Staff Blogger at SAIS Europe
In the first picture here, the late King Faisal of Saudi Arabia can be seen deliberating with Yoda, the renowned Jedi master of Star Wars fame, at the United Nations. This may not have happened in reality, but the photo — by Saudi street artist Shaweesh — represents a nascent local effort to connect Saudi Arabia with international protest culture. Through his exploration of American popular culture and classical Arab themes, Shaweesh encourages dialogue amongst his people. Yet despite the world’s awareness of the Kingdom of Saudi Arabia, the growing art scene in the country does not receive much world publicity.

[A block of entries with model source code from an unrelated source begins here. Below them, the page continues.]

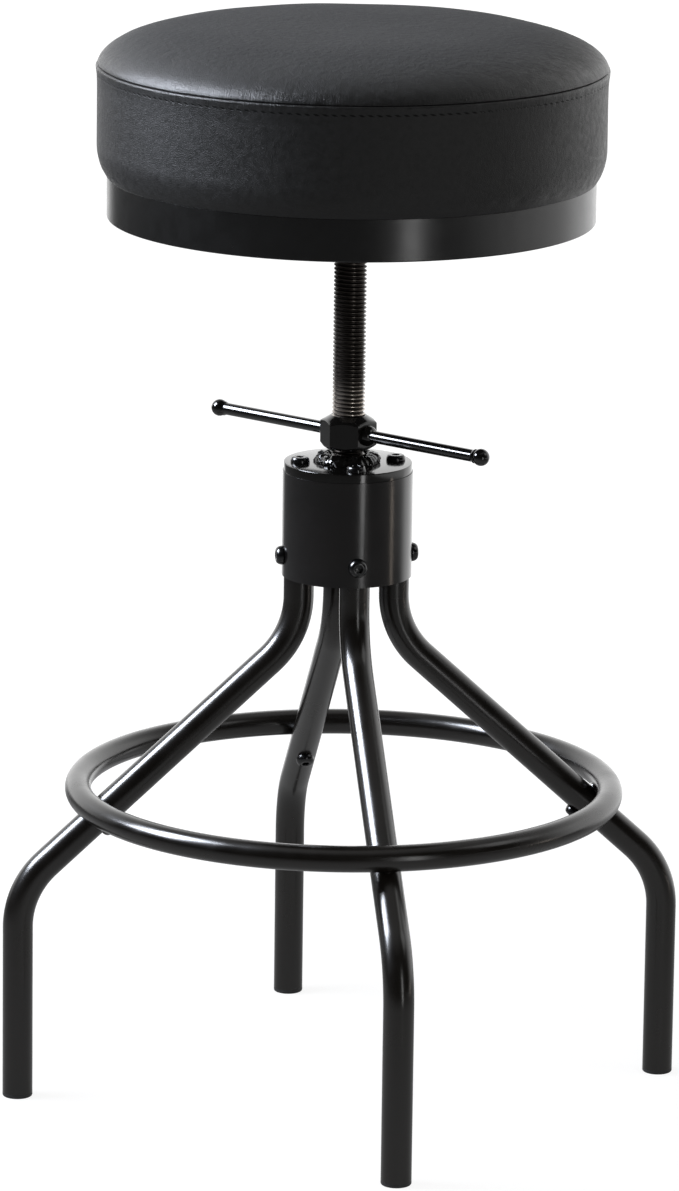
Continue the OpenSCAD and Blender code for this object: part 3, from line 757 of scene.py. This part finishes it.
def slack_at(length, a):
    """The simulated slack between the sheet's rows and columns."""
    across = (length - sheet_start) / sheet_step
    if across < 0 or length > lengths[-1]:
        return 0.0
    row = min(int(across), sheet_rows - 2)
    around = a / math.tau * sheet_count
    k = int(around)
    share = around - k
    near, far = (slack[r][k % sheet_count] * (1 - share) + slack[r][(k + 1) % sheet_count] * share
                 for r in (row, row + 1))
    return near + (far - near) * min(across - row, 1)


def pucker(radius, z, a):
    """Broad unevenness of the foam, and fine puckers that die out away from the seam."""
    spot = Vector((radius * math.cos(a), radius * math.sin(a), z))
    broad = 0.0006 * noise.noise(spot * 18.0)
    ripple = noise.noise(Vector((math.cos(a), math.sin(a), 0.0)) * 24.0 + Vector((0, 0, z * 8.0)))
    near_seam = math.exp(-abs(z - seam_height) / 0.008) if radius > 0.12 else 0.0
    return broad + 0.0003 * ripple * near_seam


cover_steps = 320
cover_rings = []
for i, (radius, z) in enumerate(outline):
    before = Vector(outline[max(i - 1, 0)])
    after = Vector(outline[min(i + 1, len(outline) - 1)])
    along = (after - before).normalized()
    outward = Vector((-along.y, along.x))
    free = 1.0 if z > board_high.z + 0.002 and radius > 0 else 0.0
    ring = []
    for k in range(cover_steps if radius > 0 else 1):
        a = math.tau * k / cover_steps
        rise = free * (pucker(radius, z, a) + seam_relief(z) * (1 if radius > 0.17 else 0))
        if i < free_rows:
            rise += slack_at(lengths[i], a)
        reach = radius + outward.x * rise
        ring.append((reach * math.cos(a), reach * math.sin(a), z + outward.y * rise))
    cover_rings.append(ring)

# Leatherette: PVC on a knitted back, embossed with a leather grain of about 1 mm and mottled softly.
# It has a dull sheen, shinier where it is stretched over the shoulder, where fine puckers run up
# from the seam. Each stitch pulls a small slanting pit into it, painted near black as painted shade.
leatherette, tree, shader, place = start_finish("black_leatherette", {"IOR": 1.5})
stitch_count = 184
stroke_width = 0.0014
stroke_length = 0.02
parts = add_node(tree, "ShaderNodeSeparateXYZ", {}, {"Vector": place}).outputs
around = add_node(tree, "ShaderNodeMath", {"operation": "ARCTAN2"}, {0: parts["Y"], 1: parts["X"]})
above = add_node(tree, "ShaderNodeMath", {"operation": "SUBTRACT", 1: seam_height}, {0: parts["Z"]})
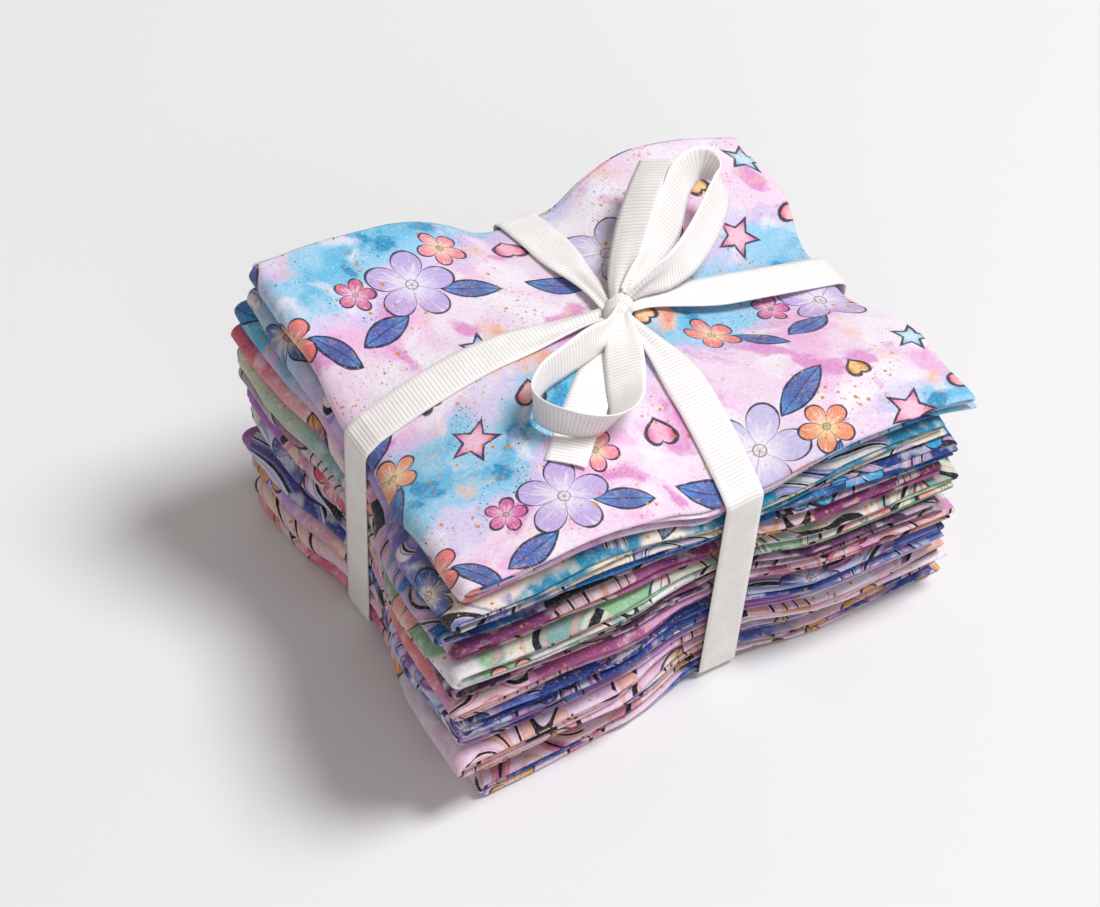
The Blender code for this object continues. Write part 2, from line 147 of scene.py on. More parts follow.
def smoothstep(low, high, value):
    """0 below low, 1 above high, softly between."""
    t = np.clip((value - low) / (high - low), 0, 1)
    return t * t * (3 - 2 * t)


def flattened(value, middle):
    """A place near a turn of ribbon, drawn to the turn's middle where the turn presses it flat."""
    away = value - middle
    return middle + away * smoothstep(0.55 * PRESSED, 3.2 * PRESSED, np.abs(away))


class Waves:
    """A gentle unevenness along one direction, the same each time for the same seed."""

    def __init__(self, random, lengths, heights):
        self.waves = [
            (2 * pi / length, height, random.uniform(0, 2 * pi))
            for length, height in zip(lengths, heights)
        ]

    def __call__(self, at):
        return sum(height * np.sin(k * at + phase) for k, height, phase in self.waves)


RANDOM = np.random.default_rng(SEED)
SURFACE_WAVES = [
    (RANDOM.uniform(0, pi), Waves(RANDOM, (43.0, 24.0, 13.0), (0.22, 0.10, 0.03)))
    for _ in range(4)
]
# How the upper face rounds off at its edges, and how far in from them
EDGES = {"left": -68.0, "right": 72.0, "front": -55.0, "back": 54.0}
SHOULDER = 0.3
SHOULDER_REACH = 2.2
# How much a packet thins at its rim, and each of its four bars at the rims that are not folded
RIM_SQUEEZE = 0.17
BAR_SQUEEZE = 0.44
BAR_UNEVEN = 0.055
RIM_REACH = 2.2


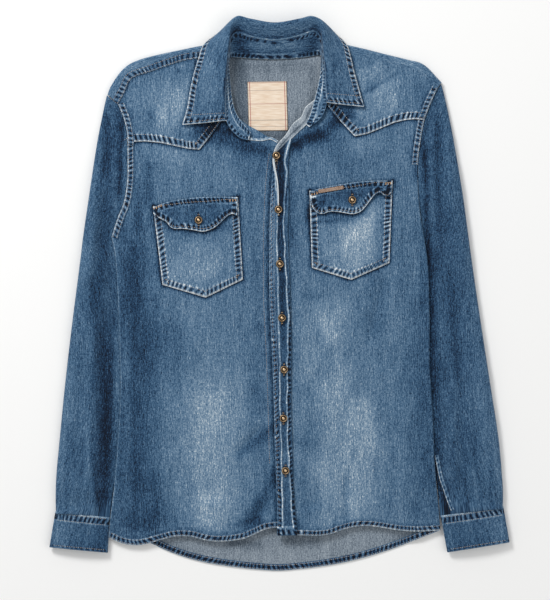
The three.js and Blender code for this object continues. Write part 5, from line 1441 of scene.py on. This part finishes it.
def flap(name, node, top, lower, height, curl, phase, pocket_name):
    """A flap sewn down along its top, with its lower edge lifted and its outer corner curled."""
    upper = spaced(top, FLAP_COLUMNS)
    under = spaced(lower, FLAP_COLUMNS)
    down = np.linspace(1, 0, FLAP_ROWS + 1)
    points = upper[None] * (1 - down[:, None, None]) + under[None] * down[:, None, None]
    column = np.arange(FLAP_COLUMNS + 1)
    corner = curl * falloff_line(column / FLAP_COLUMNS, 0.14)
    waves = 0.9 * np.sin(column / 7.3 + phase)
    lift = FLAP_BASE + FLAP_LIFT * down[:, None] ** 2 + corner[None, :] * down[:, None]
    lift = lift + waves[None, :] * down[:, None] ** 3
    points[..., 2] = at_grid(height, points) + lift
    free_edges = [under] + [straight([top[end], lower[end]], 16) for end in (0, -1)]
    rise, ridge, worn = roped_edges(points, free_edges, 8.5, phase, 1.4)
    from_top, along_top = nearest(points, upper)
    up_top, top_wear_and_shade = roping(along_top, from_top - 0.8, 7.5, phase + 2, 1.3)
    points[..., 2] += rise + up_top
    pale = 1.3 * worn + 0.9 * falloff_line(from_top, 1.2) + 0.5 * falloff_line(from_top - 9, 0.9)
    piece = cloth(name, points, [DENIM_FACE, DENIM_BACK], node,
                  wash=marks_on(FLAP_WASH, points),
                  ridge=np.clip(ridge + top_wear_and_shade, -1.7, 1.4), edge=pale)
    shade(pocket_name, under[::2], 4.2, -1.3)
    for row in FLAP_STITCHED_ROWS:
        line = points[row].copy()
        line[:, 2] += 0.6
        thread_lines.append((line[2:-2], "tan"))
    declare(piece)


flap("flap_right_cloth", "flap_right", POCKET_RIGHT_TOP, FLAP_RIGHT, front_height, 2.5, 0.9,
     "pocket_right_cloth")
flap("flap_left_cloth", "flap_left", POCKET_LEFT_TOP, FLAP_LEFT, left_front_height, 0.8, 2.3,
     "pocket_left_cloth")

# Bar tacks, columns start and end in plan, on the flaps' upper corners
BAR_TACKS = [
    ((-179, 120), (-166, 126)), ((-72, 132), (-60, 133)), ((44, 140), (55, 143)),
    ((149, 156), (159, 157)),
]
for number, (start, end) in enumerate(BAR_TACKS):
    height = front_height if number < 2 else left_front_height
    for shift in np.linspace(-1.3, 1.3, 5):
        line = straight([start, end], 8) + np.array([0, shift, 0])
        sew(line, height, "orange", FLAP_BASE + 1.3)

TAB = [(54.5, 147.5), (55.3, 142.5), (90.8, 148.5), (90, 153.5)]


def plain_material(name, colour, roughness, bump, mix):
    """A plain finish with a fine grain: bump as (grain in mm, strength), mix as a second colour."""
    material, tree = new_material(name)
    place = add_node(tree, "ShaderNodeTexCoord")
    grain_mm, strength = bump
    noise = add_node(tree, "ShaderNodeTexNoise", [
        ("Vector", place, "Object"), ("Scale", 1 / (grain_mm * MM), None), ("Detail", 3.0, None)])
    stops = [(0.3, colour), (0.75, mix)]
    ramp = add_node(tree, "ShaderNodeValToRGB", [("Fac", noise, 0)], stops)
    relief = add_node(tree, "ShaderNodeBump", [
        ("Height", noise, 0), ("Strength", strength, None), ("Distance", 0.2 * MM, None)])
    surface = add_node(tree, "ShaderNodeBsdfPrincipled", [
        ("Base Color", ramp, "Color"), ("Roughness", roughness, None),
        ("Normal", relief, "Normal")])
    add_node(tree, "ShaderNodeOutputMaterial", [("Surface", surface, "BSDF")])
    return material


# Dyed tan cowhide: a low waxy sheen, with pale scuffs over a brown grain
LEATHER = plain_material("tan grain leather", "#6b4f40", 0.6, bump=(1.4, 0.5), mix="#b39a86")
tab = between(straight(TAB[:2], 6), straight(TAB[:1:-1], 6), np.linspace(0, 1, 29))
tab[..., 2] = at_grid(left_front_height, tab) + FLAP_BASE + 0.6 + GAP + SLACK + 0.5
tab_piece = cloth("leather_tab", tab, [LEATHER], "pocket_tab", thickness=0.9, flip=True)
for shift in (0.7, 4.3):
    line = straight([(55.5, 147.3 - shift), (89.5, 153.1 - shift)], 20)
    sew(line, lambda x, y: left_front_height(x, y) + FLAP_BASE + 1.6, "brown", 0.35)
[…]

The Athr Gallery , alongside a band of artists in Jeddah, Saudi Arabia, has taken on the challenge of advancing an arts scene in one of the most conservative countries in the world. Athr, the leading contemporary art gallery in Jeddah has been featured at international exhibitions, including Artspace in Dubai and Biennale in Venice, Italy.
Lama Kiyasseh, a SAIS student who has lived in Jeddah for years, can speak to the how the local community has helped develop a vibrant art environment, as she noted, “The creativity budding from the upcoming Saudi and Arabartists for whom Jeddah is home is a result of the dynamic multicultural roots that define the people of Hijaz.”
Jeddah sits along the ancient silk and spice trade, and many of its inhabitants trace their roots back to Levant Arab traders. Partly as a result, this coastal city is much more cosmopolitan than the rest of Saudi Arabia.
Abstract sculptures line many parts of Jeddah’s corniche. Kiyasseh shared the second photo here of subuh, Islamic prayer beads, that have female names written on them. As these beads suggest, art is increasingly being used in the city to speak out against the country’s oppression of women.
Edge of Arabia is another Jeddah arts initiative that focuses on contemporary Arab art. This group has also developed an educational program that hosts seminars and leads workshops to train younger artists. Bringing in the greater community will certainly create a more robust and sustainable art scene within Jeddah and could even lead to collaboration in other parts of the country.
Promotion of the art coming out of Jeddah can be used as a form of cultural diplomacy. Such openings will surely improve the Kingdom’s image within the region and abroad. However, these decisions ultimately lie with the House of Saud, which, as its other social policies suggest, not be interested in the artistic expression of their people.